Working alongside some very interesting and high performance teams I have come to believe that success with reuse is more than technical brilliance or elegant design.  Great teams produce high quality work, understand each other, their strengths, their limitations, and  most importantly harness conflict as a medium for healthy constructive dialogue, creativity, and innovation.

Peter Senge in his landmark book The Fifth Discipline says: “Almost all of us, in one time or another, have been part of a group of people working together in a extraordinary way. ..ever been part of a group who worked together in a extraordinary way, who were really exceptional in their effectiveness, in what they were able to achieve, and created a kind of environment that was really exciting to be part of.”brainstorm

Why is teamwork relevant to systematic reuse?

Because, producing something reusable under severe deadlines and delivery pressures, integrating with legacy systems and processes, working with a myriad teams spread across several organizational departments, geographies, and still delivering high quality products is incredibly hard. It is the kind of challenge that motivates technology leaders and professionals go to work and make a difference.

The fundamental technical concepts for systematic reuse are well understood and what differentiates the winners from the rest of the pack is their ability to execute the reuse vision within their business domains with the help of productive teams on the ground.

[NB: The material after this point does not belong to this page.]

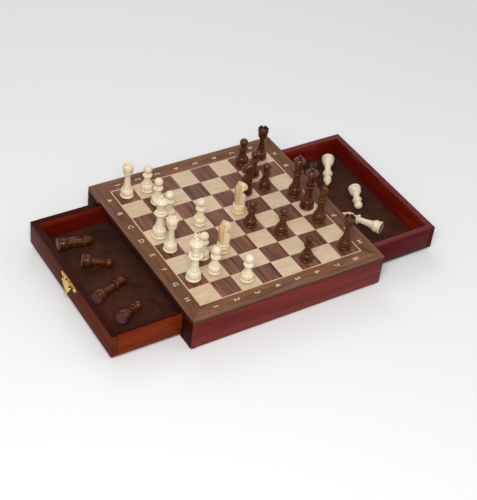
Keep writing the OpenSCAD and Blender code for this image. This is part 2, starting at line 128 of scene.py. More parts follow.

Every single component, service, asset matters.

Extraordinary teams talk to each other often, exchange ideas and collaborate more effectively, and most of all identify and mitigate risks to ensure the team as a whole is best positioned for success. If this sounds a lot like the agile manifesto it is not coincidental! Building reusable services requires creative brainstorming, conflict resolution, design synthesis, and arriving at a logical point that will be used to deliver your iteration. This isn’t an event – its iterative, continuous, and execution focused.  If your team blends creativity and continuous delivery systematic reuse will be a natural byproduct.